» TASK DIRECTIONS
Below this line is the material. Write out only its lines from the one containing "make_can_gasket()" through the one containing "for node in", both kept, exactly.

» INFORMATION PROVIDED
______

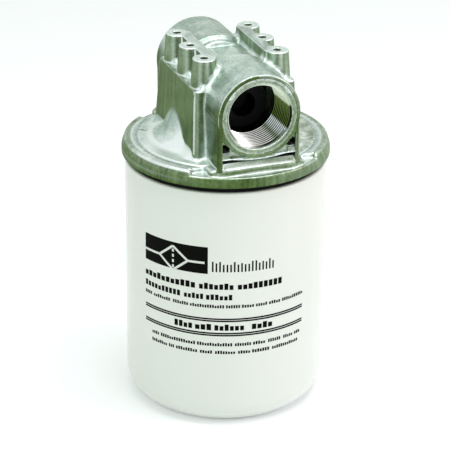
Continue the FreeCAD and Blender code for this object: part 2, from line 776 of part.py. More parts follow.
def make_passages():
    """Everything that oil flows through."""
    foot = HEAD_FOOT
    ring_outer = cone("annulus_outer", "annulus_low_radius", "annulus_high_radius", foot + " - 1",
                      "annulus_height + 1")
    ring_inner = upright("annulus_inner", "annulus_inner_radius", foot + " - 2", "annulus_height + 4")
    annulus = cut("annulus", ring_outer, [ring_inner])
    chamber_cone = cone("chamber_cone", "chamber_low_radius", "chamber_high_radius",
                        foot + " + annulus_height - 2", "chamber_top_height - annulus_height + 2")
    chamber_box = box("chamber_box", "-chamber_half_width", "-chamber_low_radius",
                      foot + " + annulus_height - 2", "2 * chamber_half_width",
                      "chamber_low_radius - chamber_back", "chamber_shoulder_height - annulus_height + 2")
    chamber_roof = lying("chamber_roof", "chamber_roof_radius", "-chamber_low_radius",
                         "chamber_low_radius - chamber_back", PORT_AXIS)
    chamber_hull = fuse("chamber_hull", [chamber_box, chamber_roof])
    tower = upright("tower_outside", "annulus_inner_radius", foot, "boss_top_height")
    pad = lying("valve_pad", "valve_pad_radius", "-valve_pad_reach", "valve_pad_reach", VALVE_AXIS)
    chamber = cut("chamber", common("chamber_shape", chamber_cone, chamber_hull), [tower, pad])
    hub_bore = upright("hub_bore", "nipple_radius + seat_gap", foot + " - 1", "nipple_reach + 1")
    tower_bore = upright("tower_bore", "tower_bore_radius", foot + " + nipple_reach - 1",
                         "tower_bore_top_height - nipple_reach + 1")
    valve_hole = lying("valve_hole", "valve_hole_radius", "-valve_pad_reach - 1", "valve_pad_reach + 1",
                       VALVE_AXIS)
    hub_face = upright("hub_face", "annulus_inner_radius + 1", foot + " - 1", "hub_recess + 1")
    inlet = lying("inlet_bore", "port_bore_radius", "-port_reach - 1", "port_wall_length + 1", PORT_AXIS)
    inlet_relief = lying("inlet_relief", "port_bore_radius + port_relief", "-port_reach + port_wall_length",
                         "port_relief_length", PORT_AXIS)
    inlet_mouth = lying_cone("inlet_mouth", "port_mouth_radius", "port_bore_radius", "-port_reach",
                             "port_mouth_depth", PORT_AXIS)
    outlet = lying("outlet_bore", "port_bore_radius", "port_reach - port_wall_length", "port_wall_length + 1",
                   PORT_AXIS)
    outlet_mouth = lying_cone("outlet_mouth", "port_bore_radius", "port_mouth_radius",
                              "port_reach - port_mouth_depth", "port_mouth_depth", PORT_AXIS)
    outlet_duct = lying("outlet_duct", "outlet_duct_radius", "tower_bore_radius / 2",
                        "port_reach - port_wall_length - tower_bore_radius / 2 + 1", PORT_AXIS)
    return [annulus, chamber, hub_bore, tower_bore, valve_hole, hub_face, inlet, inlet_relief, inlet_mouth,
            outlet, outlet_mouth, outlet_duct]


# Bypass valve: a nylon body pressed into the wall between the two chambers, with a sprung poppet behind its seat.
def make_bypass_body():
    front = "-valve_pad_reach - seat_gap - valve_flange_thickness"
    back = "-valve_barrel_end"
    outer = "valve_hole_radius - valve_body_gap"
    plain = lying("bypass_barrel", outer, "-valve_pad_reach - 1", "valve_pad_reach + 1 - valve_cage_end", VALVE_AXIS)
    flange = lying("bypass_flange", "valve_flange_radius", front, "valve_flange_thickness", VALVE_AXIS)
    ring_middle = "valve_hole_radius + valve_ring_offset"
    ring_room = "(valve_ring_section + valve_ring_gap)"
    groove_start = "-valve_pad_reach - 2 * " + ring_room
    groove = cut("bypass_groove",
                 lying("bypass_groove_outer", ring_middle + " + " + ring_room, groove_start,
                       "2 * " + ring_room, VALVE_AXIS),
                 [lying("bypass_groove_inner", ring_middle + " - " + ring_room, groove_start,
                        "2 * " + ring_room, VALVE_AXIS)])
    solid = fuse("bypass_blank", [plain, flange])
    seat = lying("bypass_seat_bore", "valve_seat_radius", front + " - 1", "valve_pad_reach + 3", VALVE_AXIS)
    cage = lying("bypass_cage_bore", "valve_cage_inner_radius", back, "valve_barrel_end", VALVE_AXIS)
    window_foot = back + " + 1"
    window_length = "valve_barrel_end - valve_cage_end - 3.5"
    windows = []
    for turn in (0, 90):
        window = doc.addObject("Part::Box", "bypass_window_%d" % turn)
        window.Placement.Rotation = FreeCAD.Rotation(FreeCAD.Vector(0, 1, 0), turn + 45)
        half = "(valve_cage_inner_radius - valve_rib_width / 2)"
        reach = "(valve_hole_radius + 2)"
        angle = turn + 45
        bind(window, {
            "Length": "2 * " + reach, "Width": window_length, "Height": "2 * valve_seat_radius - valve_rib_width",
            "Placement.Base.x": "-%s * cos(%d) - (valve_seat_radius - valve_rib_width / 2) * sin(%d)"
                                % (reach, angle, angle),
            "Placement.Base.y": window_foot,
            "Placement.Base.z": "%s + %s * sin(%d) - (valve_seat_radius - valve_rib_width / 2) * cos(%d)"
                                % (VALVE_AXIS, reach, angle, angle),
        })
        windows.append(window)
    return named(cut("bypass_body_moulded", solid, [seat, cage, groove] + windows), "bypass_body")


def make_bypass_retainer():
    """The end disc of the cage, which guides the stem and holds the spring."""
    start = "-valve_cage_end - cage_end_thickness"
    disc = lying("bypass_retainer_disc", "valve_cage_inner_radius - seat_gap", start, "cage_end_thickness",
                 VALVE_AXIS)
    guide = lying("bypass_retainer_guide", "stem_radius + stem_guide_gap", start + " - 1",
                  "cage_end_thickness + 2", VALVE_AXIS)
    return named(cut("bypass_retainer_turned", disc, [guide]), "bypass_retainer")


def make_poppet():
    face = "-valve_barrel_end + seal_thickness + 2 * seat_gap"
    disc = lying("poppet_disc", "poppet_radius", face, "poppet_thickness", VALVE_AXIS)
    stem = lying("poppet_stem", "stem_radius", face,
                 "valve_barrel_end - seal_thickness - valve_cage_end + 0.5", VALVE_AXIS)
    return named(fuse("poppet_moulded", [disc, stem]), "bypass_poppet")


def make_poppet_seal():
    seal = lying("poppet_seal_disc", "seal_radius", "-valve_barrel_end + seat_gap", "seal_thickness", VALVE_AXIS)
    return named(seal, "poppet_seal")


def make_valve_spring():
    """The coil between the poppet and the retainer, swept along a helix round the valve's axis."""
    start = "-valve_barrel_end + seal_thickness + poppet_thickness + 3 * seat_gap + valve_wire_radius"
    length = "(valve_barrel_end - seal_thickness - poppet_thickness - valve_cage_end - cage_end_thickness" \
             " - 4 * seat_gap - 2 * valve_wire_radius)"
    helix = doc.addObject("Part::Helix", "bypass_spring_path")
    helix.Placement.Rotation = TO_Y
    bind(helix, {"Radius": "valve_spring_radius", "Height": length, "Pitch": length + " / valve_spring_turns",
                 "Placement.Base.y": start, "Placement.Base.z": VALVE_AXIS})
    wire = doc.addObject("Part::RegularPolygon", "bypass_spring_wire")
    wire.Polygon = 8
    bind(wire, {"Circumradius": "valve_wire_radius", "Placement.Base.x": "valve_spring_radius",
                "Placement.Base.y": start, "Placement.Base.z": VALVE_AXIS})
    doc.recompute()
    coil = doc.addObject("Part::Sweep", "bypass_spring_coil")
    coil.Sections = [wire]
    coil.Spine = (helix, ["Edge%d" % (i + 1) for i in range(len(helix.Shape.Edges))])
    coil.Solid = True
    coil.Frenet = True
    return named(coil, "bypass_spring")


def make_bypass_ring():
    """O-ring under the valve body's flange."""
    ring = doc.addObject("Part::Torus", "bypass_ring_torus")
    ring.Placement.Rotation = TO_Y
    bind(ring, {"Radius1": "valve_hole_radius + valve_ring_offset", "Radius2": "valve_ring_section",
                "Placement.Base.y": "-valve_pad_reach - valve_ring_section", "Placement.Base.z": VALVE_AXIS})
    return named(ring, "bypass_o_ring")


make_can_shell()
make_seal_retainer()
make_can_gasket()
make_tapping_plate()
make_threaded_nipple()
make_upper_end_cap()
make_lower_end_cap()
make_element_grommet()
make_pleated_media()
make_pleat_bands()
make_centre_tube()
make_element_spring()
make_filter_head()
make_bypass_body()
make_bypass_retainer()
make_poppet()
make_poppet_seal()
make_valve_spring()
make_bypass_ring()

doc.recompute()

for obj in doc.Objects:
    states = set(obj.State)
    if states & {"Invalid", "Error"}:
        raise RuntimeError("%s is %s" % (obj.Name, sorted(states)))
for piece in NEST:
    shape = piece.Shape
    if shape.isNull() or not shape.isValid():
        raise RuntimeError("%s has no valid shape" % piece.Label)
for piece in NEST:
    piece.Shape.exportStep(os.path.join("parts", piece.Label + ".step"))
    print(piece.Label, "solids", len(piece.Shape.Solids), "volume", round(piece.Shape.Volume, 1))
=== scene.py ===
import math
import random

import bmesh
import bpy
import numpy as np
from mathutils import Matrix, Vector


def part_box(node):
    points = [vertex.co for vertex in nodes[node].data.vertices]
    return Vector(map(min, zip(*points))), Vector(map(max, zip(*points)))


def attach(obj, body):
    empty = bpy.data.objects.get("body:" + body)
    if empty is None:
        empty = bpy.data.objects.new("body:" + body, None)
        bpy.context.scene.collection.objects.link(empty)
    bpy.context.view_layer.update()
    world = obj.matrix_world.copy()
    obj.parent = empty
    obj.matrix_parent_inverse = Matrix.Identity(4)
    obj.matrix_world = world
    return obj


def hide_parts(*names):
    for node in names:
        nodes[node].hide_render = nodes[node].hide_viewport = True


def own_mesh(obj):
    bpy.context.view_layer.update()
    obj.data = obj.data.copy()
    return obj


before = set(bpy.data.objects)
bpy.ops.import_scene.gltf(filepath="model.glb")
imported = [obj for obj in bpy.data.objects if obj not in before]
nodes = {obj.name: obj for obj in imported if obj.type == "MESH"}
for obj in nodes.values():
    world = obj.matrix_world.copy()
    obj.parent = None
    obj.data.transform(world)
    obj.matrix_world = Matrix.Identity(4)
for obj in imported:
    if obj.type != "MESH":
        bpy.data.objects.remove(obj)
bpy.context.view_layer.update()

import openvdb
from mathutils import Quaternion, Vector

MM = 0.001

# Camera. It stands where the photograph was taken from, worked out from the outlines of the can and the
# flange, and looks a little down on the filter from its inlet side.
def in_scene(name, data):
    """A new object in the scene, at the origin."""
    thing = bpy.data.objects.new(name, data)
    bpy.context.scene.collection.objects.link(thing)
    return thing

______

» REPLY
make_can_gasket()
make_tapping_plate()
make_threaded_nipple()
make_upper_end_cap()
make_lower_end_cap()
make_element_grommet()
make_pleated_media()
make_pleat_bands()
make_centre_tube()
make_element_spring()
make_filter_head()
make_bypass_body()
make_bypass_retainer()
make_poppet()
make_poppet_seal()
make_valve_spring()
make_bypass_ring()

doc.recompute()

for obj in doc.Objects:
    states = set(obj.State)
    if states & {"Invalid", "Error"}:
        raise RuntimeError("%s is %s" % (obj.Name, sorted(states)))
for piece in NEST:
    shape = piece.Shape
    if shape.isNull() or not shape.isValid():
        raise RuntimeError("%s has no valid shape" % piece.Label)
for piece in NEST:
    piece.Shape.exportStep(os.path.join("parts", piece.Label + ".step"))
    print(piece.Label, "solids", len(piece.Shape.Solids), "volume", round(piece.Shape.Volume, 1))
=== scene.py ===
import math
import random

import bmesh
import bpy
import numpy as np
from mathutils import Matrix, Vector


def part_box(node):
    points = [vertex.co for vertex in nodes[node].data.vertices]
    return Vector(map(min, zip(*points))), Vector(map(max, zip(*points)))


def attach(obj, body):
    empty = bpy.data.objects.get("body:" + body)
    if empty is None:
        empty = bpy.data.objects.new("body:" + body, None)
        bpy.context.scene.collection.objects.link(empty)
    bpy.context.view_layer.update()
    world = obj.matrix_world.copy()
    obj.parent = empty
    obj.matrix_parent_inverse = Matrix.Identity(4)
    obj.matrix_world = world
    return obj


def hide_parts(*names):
    for node in names:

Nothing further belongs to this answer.